Records for the exercise:
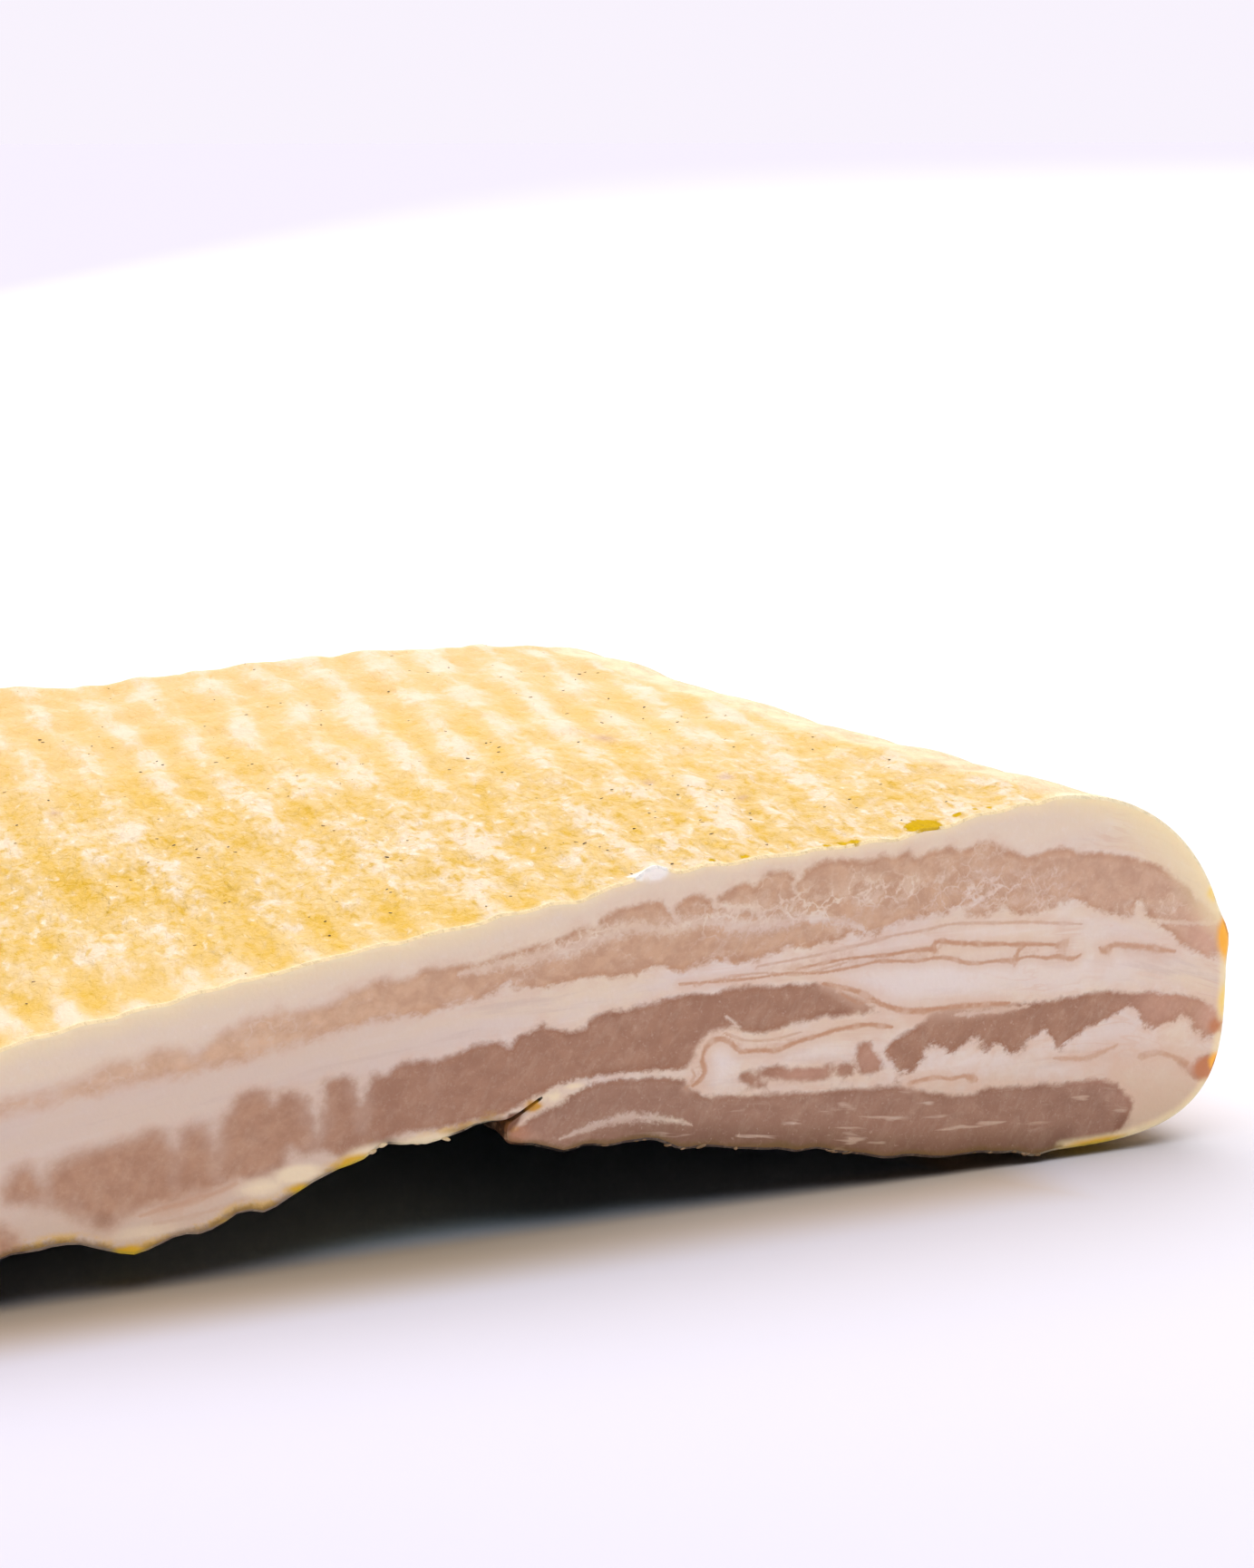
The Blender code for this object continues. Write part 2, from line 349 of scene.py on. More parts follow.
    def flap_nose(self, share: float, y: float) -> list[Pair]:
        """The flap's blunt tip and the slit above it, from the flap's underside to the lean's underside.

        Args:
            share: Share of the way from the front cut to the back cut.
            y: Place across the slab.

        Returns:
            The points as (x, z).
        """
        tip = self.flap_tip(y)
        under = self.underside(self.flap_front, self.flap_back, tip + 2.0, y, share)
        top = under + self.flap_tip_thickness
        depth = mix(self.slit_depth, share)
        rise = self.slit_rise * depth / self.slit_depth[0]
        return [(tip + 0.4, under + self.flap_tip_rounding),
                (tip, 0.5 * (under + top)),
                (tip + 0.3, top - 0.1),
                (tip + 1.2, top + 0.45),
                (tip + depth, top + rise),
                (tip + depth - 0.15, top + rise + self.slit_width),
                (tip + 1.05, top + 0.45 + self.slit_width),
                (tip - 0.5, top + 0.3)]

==

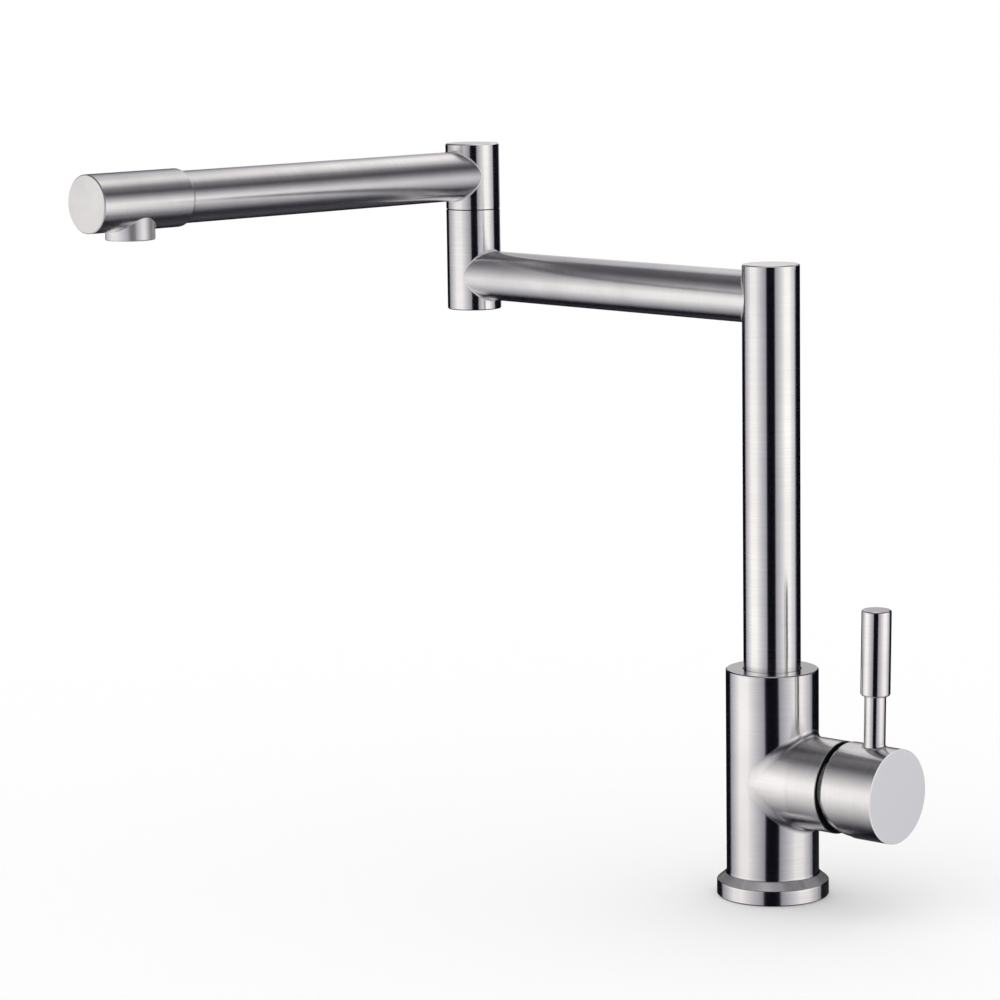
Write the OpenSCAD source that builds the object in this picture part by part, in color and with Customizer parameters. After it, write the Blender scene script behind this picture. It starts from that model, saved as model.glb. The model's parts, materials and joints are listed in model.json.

---

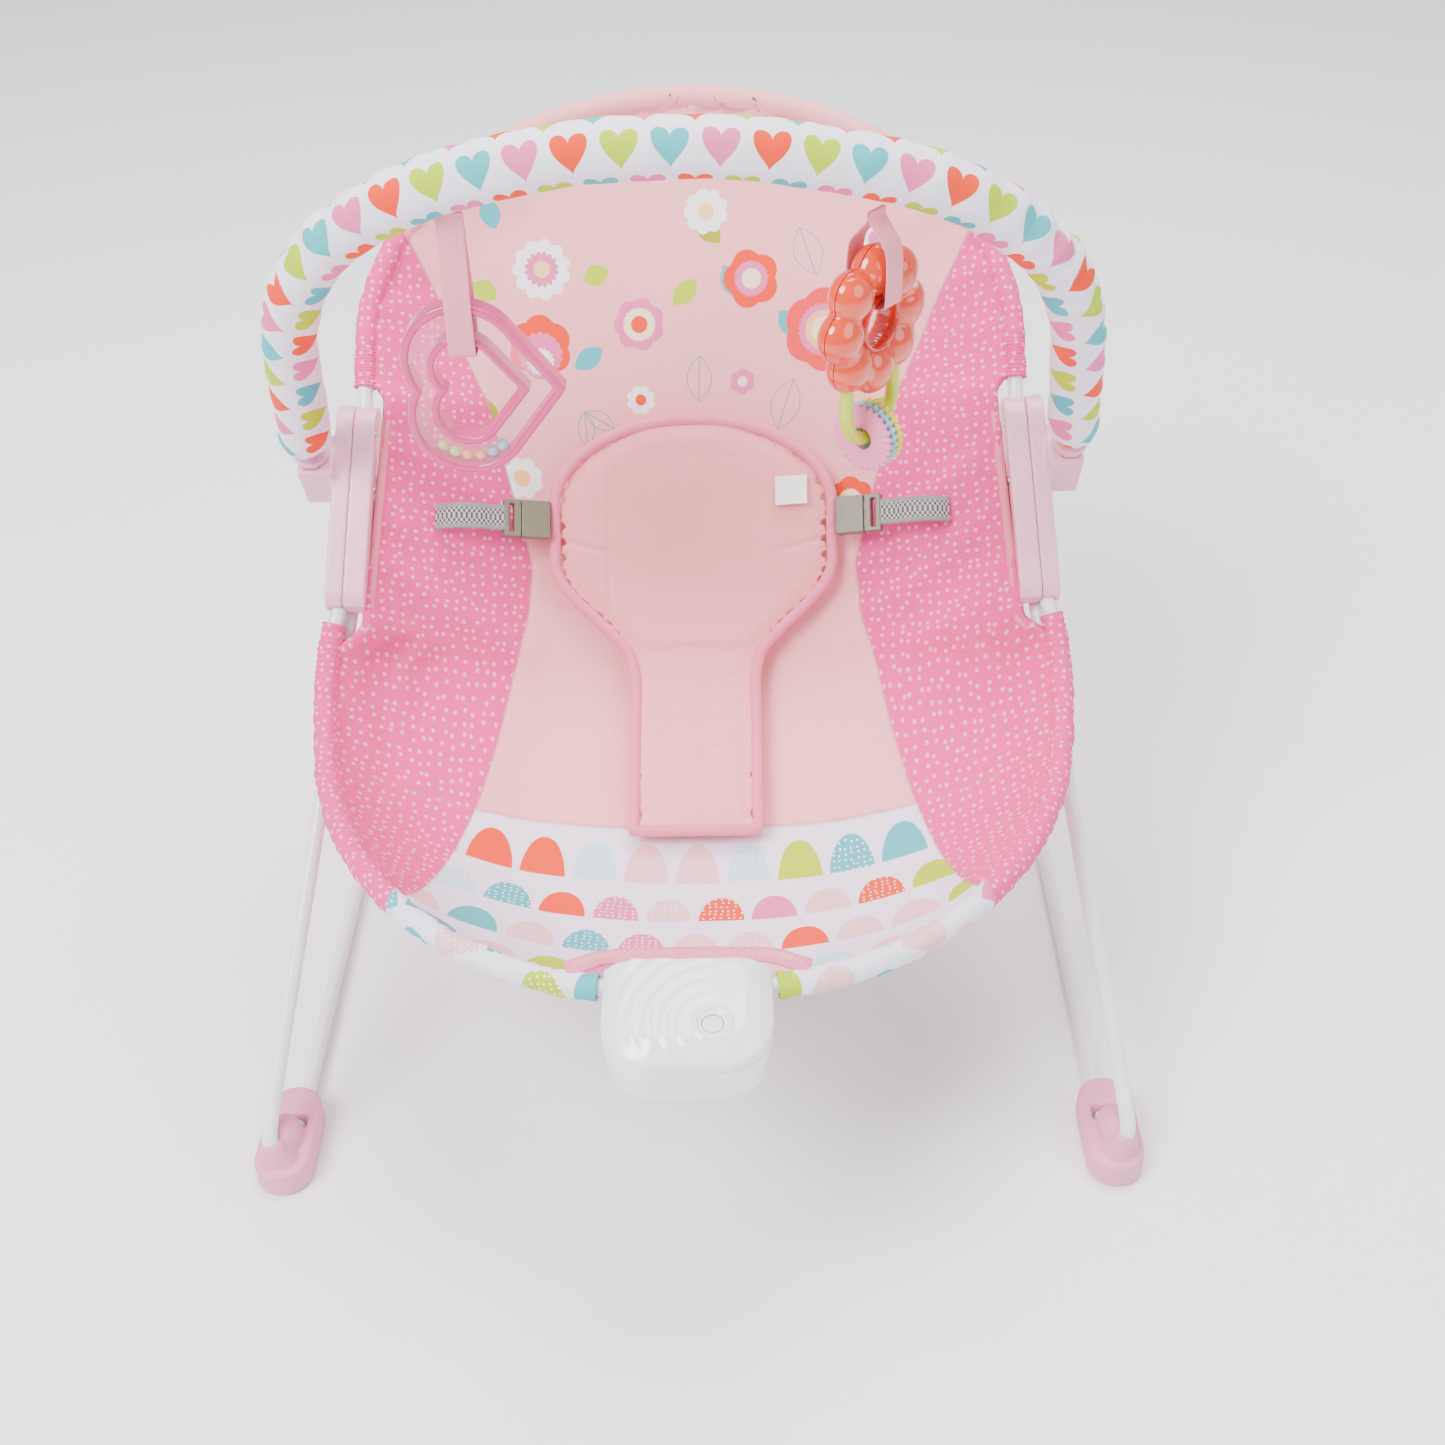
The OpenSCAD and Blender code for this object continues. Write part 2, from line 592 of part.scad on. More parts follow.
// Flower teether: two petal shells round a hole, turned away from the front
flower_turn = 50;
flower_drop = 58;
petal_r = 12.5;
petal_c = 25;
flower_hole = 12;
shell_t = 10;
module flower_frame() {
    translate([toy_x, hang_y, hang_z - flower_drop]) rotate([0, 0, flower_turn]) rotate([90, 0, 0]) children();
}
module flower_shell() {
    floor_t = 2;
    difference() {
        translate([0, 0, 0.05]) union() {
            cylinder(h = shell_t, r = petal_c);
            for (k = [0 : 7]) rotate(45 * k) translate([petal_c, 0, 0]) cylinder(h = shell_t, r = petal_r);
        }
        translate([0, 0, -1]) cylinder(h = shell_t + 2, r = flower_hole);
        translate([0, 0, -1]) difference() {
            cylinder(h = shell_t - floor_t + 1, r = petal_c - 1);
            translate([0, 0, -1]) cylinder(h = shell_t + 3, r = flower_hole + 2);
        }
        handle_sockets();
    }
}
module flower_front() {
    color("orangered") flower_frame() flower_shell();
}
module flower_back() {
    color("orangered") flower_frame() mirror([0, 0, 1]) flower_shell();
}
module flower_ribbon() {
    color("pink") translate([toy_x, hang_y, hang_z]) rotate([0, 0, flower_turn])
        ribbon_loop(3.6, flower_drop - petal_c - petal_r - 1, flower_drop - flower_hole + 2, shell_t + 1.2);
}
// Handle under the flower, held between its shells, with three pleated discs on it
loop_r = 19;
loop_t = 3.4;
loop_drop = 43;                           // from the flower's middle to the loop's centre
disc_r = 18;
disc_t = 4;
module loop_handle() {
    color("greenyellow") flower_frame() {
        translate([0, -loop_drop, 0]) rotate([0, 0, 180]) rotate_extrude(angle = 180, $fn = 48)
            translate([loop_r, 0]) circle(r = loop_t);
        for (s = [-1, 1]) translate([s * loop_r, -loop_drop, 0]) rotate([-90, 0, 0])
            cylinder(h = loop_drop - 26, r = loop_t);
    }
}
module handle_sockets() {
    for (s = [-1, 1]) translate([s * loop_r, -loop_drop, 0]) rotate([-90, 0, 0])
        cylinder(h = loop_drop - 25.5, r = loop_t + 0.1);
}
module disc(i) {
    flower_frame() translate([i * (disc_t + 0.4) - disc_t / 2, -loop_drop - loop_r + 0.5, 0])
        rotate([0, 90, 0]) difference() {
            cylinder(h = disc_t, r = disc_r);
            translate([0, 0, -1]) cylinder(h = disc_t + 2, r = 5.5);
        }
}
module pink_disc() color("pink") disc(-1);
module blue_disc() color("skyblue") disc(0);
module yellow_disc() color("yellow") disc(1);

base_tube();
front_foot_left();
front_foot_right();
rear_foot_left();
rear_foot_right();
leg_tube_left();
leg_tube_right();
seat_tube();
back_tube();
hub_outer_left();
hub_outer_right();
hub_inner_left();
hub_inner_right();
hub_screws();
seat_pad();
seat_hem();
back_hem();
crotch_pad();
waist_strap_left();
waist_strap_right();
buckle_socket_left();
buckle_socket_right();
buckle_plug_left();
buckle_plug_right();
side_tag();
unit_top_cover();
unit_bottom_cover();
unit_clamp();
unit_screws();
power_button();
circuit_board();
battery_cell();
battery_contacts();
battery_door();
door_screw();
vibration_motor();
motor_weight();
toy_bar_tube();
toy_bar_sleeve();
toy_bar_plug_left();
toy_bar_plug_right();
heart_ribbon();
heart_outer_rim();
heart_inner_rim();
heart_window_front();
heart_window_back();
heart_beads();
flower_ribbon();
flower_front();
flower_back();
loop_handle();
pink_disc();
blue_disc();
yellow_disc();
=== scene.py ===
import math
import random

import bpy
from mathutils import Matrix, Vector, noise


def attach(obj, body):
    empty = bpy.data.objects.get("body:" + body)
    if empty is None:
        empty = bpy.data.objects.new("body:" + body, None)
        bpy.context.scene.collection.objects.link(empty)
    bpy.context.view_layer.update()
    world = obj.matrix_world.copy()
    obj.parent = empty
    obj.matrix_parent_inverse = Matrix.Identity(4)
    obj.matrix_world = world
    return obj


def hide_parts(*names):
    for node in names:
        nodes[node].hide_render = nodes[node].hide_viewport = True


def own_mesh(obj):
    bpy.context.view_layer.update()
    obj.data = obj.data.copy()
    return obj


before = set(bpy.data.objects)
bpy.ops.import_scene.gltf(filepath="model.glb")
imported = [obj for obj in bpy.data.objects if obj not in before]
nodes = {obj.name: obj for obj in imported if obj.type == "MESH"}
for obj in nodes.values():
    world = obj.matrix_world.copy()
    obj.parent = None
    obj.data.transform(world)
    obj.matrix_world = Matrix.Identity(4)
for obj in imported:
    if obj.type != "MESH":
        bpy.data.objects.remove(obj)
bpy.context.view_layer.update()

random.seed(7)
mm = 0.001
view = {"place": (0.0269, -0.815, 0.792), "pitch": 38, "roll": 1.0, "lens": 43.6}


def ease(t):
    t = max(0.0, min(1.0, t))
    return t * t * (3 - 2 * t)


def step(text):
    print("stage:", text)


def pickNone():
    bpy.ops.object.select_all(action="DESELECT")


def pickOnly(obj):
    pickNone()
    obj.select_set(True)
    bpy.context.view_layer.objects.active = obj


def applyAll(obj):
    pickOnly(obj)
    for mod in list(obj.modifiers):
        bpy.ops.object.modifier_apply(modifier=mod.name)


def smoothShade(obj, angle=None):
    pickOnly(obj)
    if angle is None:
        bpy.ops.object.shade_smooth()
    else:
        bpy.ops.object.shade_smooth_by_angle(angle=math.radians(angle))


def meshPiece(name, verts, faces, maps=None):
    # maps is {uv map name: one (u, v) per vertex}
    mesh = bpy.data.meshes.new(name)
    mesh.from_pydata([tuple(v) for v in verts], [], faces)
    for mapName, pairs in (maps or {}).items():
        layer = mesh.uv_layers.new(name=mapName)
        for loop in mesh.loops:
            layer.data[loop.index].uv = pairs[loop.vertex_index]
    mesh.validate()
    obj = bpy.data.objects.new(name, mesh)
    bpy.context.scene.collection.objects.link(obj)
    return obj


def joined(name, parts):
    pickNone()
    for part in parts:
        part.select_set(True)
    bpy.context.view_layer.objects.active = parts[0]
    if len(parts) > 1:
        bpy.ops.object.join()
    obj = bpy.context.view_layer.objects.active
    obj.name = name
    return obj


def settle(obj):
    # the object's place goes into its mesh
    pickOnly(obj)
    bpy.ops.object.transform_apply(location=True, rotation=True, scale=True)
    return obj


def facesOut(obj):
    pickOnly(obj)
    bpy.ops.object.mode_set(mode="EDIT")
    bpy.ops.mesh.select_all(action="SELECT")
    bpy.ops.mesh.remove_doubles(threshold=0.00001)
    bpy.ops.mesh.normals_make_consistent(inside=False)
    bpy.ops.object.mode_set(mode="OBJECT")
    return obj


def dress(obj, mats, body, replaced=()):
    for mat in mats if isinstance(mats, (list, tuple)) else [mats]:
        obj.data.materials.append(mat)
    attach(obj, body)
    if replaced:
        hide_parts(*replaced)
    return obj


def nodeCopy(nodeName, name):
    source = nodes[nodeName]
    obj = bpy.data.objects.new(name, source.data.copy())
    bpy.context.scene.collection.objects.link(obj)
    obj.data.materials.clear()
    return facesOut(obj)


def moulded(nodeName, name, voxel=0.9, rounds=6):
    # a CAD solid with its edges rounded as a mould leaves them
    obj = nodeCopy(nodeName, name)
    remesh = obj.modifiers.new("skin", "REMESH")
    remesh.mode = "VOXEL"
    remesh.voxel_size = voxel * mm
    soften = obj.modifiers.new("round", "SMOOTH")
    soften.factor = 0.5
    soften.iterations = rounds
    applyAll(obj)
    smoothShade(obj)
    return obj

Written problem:
Check each line of the entries above for the word "with". List the ones that have it.

Output for this task:
Write the OpenSCAD source that builds the object in this picture part by part, in color and with Customizer parameters. After it, write the Blender scene script behind this picture. It starts from that model, saved as model.glb. The model's parts, materials and joints are listed in model.json.
// Handle under the flower, held between its shells, with three pleated discs on it
    # a CAD solid with its edges rounded as a mould leaves them